Because Hubble saw water in a blurry way—like recognizing a face in a crowd. Webb saw it in high definition, with enough detail to measure how much water is there, what else is in the atmosphere alongside it, and what that tells us about how the planet formed.
And WASP-96 b itself—is it a candidate for life?
No. It's a furnace, over 500 degrees Celsius, orbiting so close to its star that a year lasts three and a half days. But it's not about this planet. It's about what we can now do. If we can read this world's atmosphere this clearly, we can read thousands of others.
So this is a proof of concept.
Exactly. It's Webb saying: we can do this. We can look at distant worlds and know what they're made of. That changes everything about how we search for habitable planets.
How long did it take to get this one observation?
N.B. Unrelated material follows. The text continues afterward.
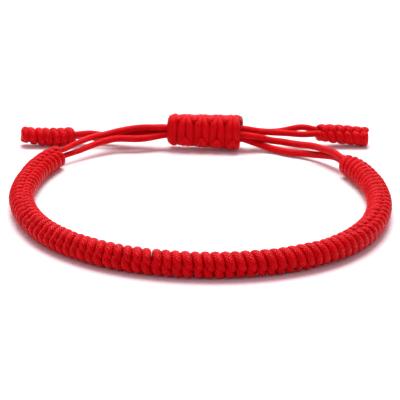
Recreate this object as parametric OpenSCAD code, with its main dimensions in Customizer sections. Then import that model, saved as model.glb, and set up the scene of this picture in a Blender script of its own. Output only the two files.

Six hours of telescope time on June 21st. Six hours, and we got more detail than Hubble could capture in two decades of work.
What happens now?
Now astronomers point Webb at other exoplanets and do the same thing. They build a library of atmospheres. They look for patterns. They start to understand which kinds of planets are common, which are rare, and which might actually be places where life could exist.